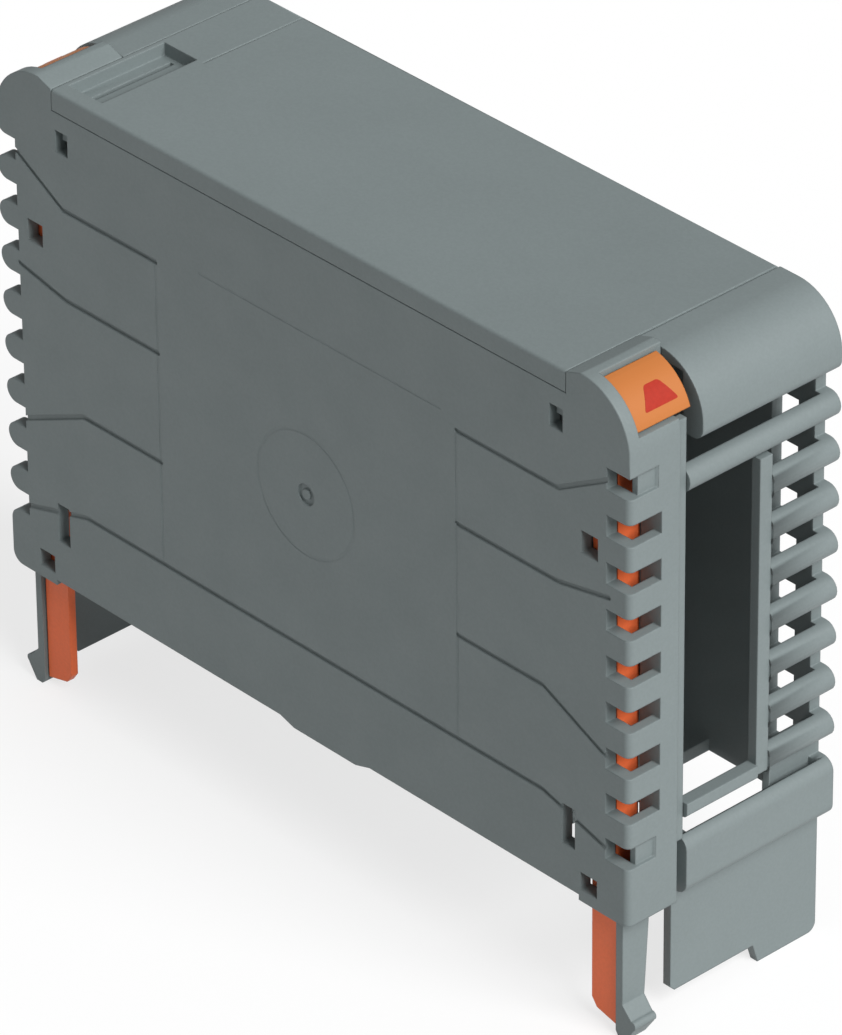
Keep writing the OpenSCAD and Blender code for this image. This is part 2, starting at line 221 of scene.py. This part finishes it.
# -------------------------------------------------------------------- finishes
@dataclass(frozen=True)
class MouldedPlastic:
    """Moulded thermoplastic with a fine eroded texture, softened edges and a painted highlight in
    spots along its sharp edges.
    """

    name: str
    colour: Rgb
    specular: float = 0.42
    ior: float = 1.5
    roughness: float = 0.56
    roughness_spread: float = 0.04
    patches: Grain = Grain(7 * MM, detail=4.0, roughness=0.6)
    clouds: Grain = Grain(18 * MM, detail=3.0, roughness=0.55)
    cloud_depth: float = 0.022
    speckle: Grain = Grain(0.45 * MM, roughness=0.6, span=(0.35, 0.65))
    speckle_depth: float = 0.05
    texture: Grain = Grain(0.22 * MM)
    texture_height: float = 0.012 * MM
    swell: Grain = Grain(9 * MM, detail=1.0)
    swell_height: float = 0.006 * MM
    edge: float = 0.35 * MM
    edge_samples: int = 6
    edge_turn: Span = (0.995, 0.86)     # cosine between the faces' and the rounded normal
    # painted highlight: a lighter copy of the colour in spots along sharp edges; the grain of its
    # spots, how much lighter it is and how much of it shows
    edge_highlight_grain: Grain = Grain(1.6 * MM)
    edge_highlight_gain: float = 1.9
    edge_highlight_share: float = 0.126

    def tint(self, tree: NodeTree, place: Socket) -> Socket:
        """Builds the colour before wear.

        Args:
            tree: The node tree that is being built.
            place: The surface point in the object's own frame.

        Returns:
            A colour socket with slow clouds and a fine speckle.
        """
        base = tree.ramp(tree.noise(place, self.clouds), self.clouds.span, (
            shaded(self.colour, 1 - self.cloud_depth), shaded(self.colour, 1 + self.cloud_depth)))
        level = tree.ramp(tree.noise(place, self.speckle), self.speckle.span, (
            grey(1 - self.speckle_depth), grey(1.0)))
        return tree.mix(1.0, base, level, blend_type="MULTIPLY")

    def edge_highlight(self, tree: NodeTree, place: Socket, soft_normal: Socket) -> Socket:
        """Finds where the painted edge highlight lies.

        Args:
            tree: The node tree that is being built.
            place: The surface point in the object's own frame.
            soft_normal: The normal rounded over the edges.

        Returns:
            The share of painted highlight: above 0 in spots along sharp edges, and 0 on plain
                faces.
        """
        true_normal = tree.add("ShaderNodeNewGeometry").outputs["Normal"]
        turn = tree.add("ShaderNodeVectorMath", {0: true_normal, 1: soft_normal},
                        operation="DOT_PRODUCT").outputs["Value"]
        on_edge = tree.remap(turn, self.edge_turn, (0.0, 1.0))
        highlight_spots = tree.combine("MULTIPLY", on_edge, tree.noise(place, self.edge_highlight_grain))
        return tree.combine("MULTIPLY", highlight_spots, self.edge_highlight_share)

    def material(self) -> bpy.types.Material:
        """Builds the finish.

        Returns:
            The node material.
        """
        tree = NodeTree(bpy.data.materials.new(self.name))
        place = tree.place()
        soft = tree.add("ShaderNodeBevel", {"Radius": self.edge},
                        samples=self.edge_samples).outputs["Normal"]
        # painted highlight: sharp edges take a lighter copy of the colour, in spots
        colour = tree.mix(self.edge_highlight(tree, place, soft), self.tint(tree, place),
                          opaque(shaded(self.colour, self.edge_highlight_gain)))
        roughness = tree.remap(tree.noise(place, self.patches), self.patches.span, (
            self.roughness - self.roughness_spread, self.roughness + self.roughness_spread))
        swell = tree.bump(tree.noise(place, self.swell), self.swell_height, soft)
        normal = tree.bump(tree.noise(place, self.texture), self.texture_height, swell)
        shader = tree.add("ShaderNodeBsdfPrincipled", {
            "Base Color": colour, "Roughness": roughness, "Normal": normal,
            "Specular IOR Level": self.specular, "IOR": self.ior})
        return tree.output(shader.outputs["BSDF"])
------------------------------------
| Written instruction |
Extract the complete listing verbatim.

| Complete output |
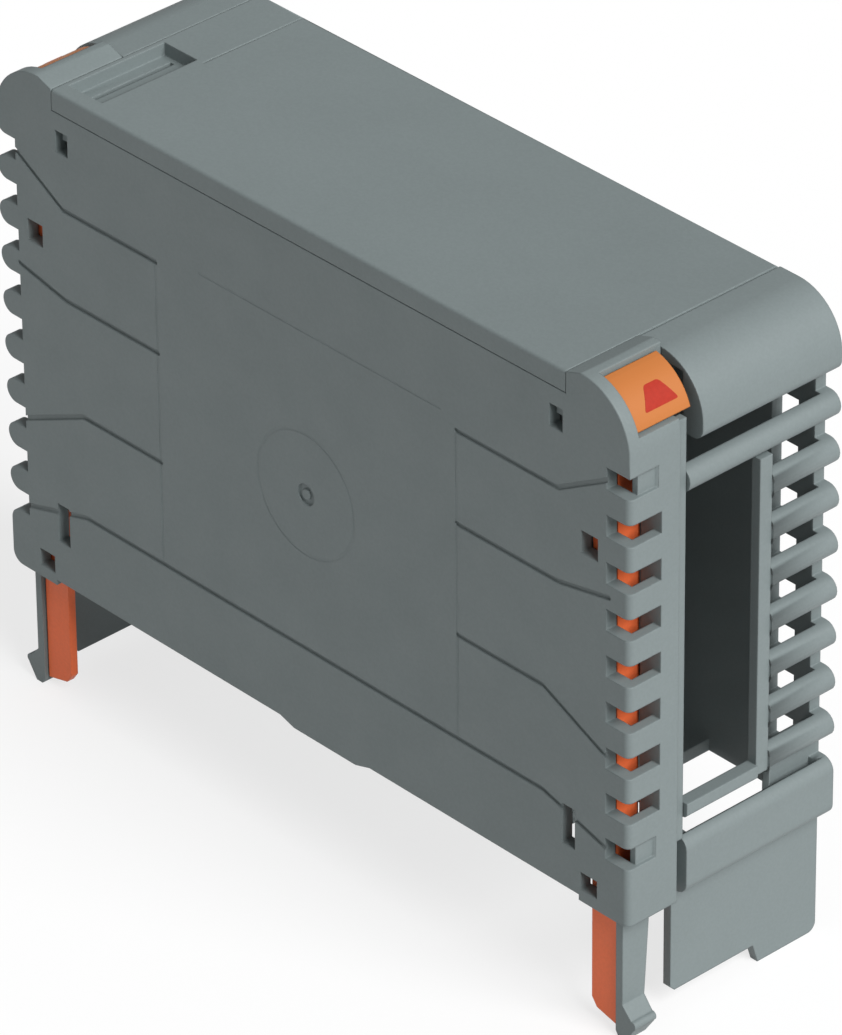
Keep writing the OpenSCAD and Blender code for this image. This is part 2, starting at line 221 of scene.py. This part finishes it.
# -------------------------------------------------------------------- finishes
@dataclass(frozen=True)
class MouldedPlastic:
    """Moulded thermoplastic with a fine eroded texture, softened edges and a painted highlight in
    spots along its sharp edges.
    """

    name: str
    colour: Rgb
    specular: float = 0.42
    ior: float = 1.5
    roughness: float = 0.56
    roughness_spread: float = 0.04
    patches: Grain = Grain(7 * MM, detail=4.0, roughness=0.6)
    clouds: Grain = Grain(18 * MM, detail=3.0, roughness=0.55)
    cloud_depth: float = 0.022
    speckle: Grain = Grain(0.45 * MM, roughness=0.6, span=(0.35, 0.65))
    speckle_depth: float = 0.05
    texture: Grain = Grain(0.22 * MM)
    texture_height: float = 0.012 * MM
    swell: Grain = Grain(9 * MM, detail=1.0)
    swell_height: float = 0.006 * MM
    edge: float = 0.35 * MM
    edge_samples: int = 6
    edge_turn: Span = (0.995, 0.86)     # cosine between the faces' and the rounded normal
    # painted highlight: a lighter copy of the colour in spots along sharp edges; the grain of its
    # spots, how much lighter it is and how much of it shows
    edge_highlight_grain: Grain = Grain(1.6 * MM)
    edge_highlight_gain: float = 1.9
    edge_highlight_share: float = 0.126

    def tint(self, tree: NodeTree, place: Socket) -> Socket:
        """Builds the colour before wear.

        Args:
            tree: The node tree that is being built.
            place: The surface point in the object's own frame.

        Returns:
            A colour socket with slow clouds and a fine speckle.
        """
        base = tree.ramp(tree.noise(place, self.clouds), self.clouds.span, (
            shaded(self.colour, 1 - self.cloud_depth), shaded(self.colour, 1 + self.cloud_depth)))
        level = tree.ramp(tree.noise(place, self.speckle), self.speckle.span, (
            grey(1 - self.speckle_depth), grey(1.0)))
        return tree.mix(1.0, base, level, blend_type="MULTIPLY")

    def edge_highlight(self, tree: NodeTree, place: Socket, soft_normal: Socket) -> Socket:
        """Finds where the painted edge highlight lies.

        Args:
            tree: The node tree that is being built.
            place: The surface point in the object's own frame.
            soft_normal: The normal rounded over the edges.

        Returns:
            The share of painted highlight: above 0 in spots along sharp edges, and 0 on plain
                faces.
        """
        true_normal = tree.add("ShaderNodeNewGeometry").outputs["Normal"]
        turn = tree.add("ShaderNodeVectorMath", {0: true_normal, 1: soft_normal},
                        operation="DOT_PRODUCT").outputs["Value"]
        on_edge = tree.remap(turn, self.edge_turn, (0.0, 1.0))
        highlight_spots = tree.combine("MULTIPLY", on_edge, tree.noise(place, self.edge_highlight_grain))
        return tree.combine("MULTIPLY", highlight_spots, self.edge_highlight_share)

    def material(self) -> bpy.types.Material:
        """Builds the finish.

        Returns:
            The node material.
        """
        tree = NodeTree(bpy.data.materials.new(self.name))
        place = tree.place()
        soft = tree.add("ShaderNodeBevel", {"Radius": self.edge},
                        samples=self.edge_samples).outputs["Normal"]
        # painted highlight: sharp edges take a lighter copy of the colour, in spots
        colour = tree.mix(self.edge_highlight(tree, place, soft), self.tint(tree, place),
                          opaque(shaded(self.colour, self.edge_highlight_gain)))
        roughness = tree.remap(tree.noise(place, self.patches), self.patches.span, (
            self.roughness - self.roughness_spread, self.roughness + self.roughness_spread))
        swell = tree.bump(tree.noise(place, self.swell), self.swell_height, soft)
        normal = tree.bump(tree.noise(place, self.texture), self.texture_height, swell)
        shader = tree.add("ShaderNodeBsdfPrincipled", {
            "Base Color": colour, "Roughness": roughness, "Normal": normal,
            "Specular IOR Level": self.specular, "IOR": self.ior})
        return tree.output(shader.outputs["BSDF"])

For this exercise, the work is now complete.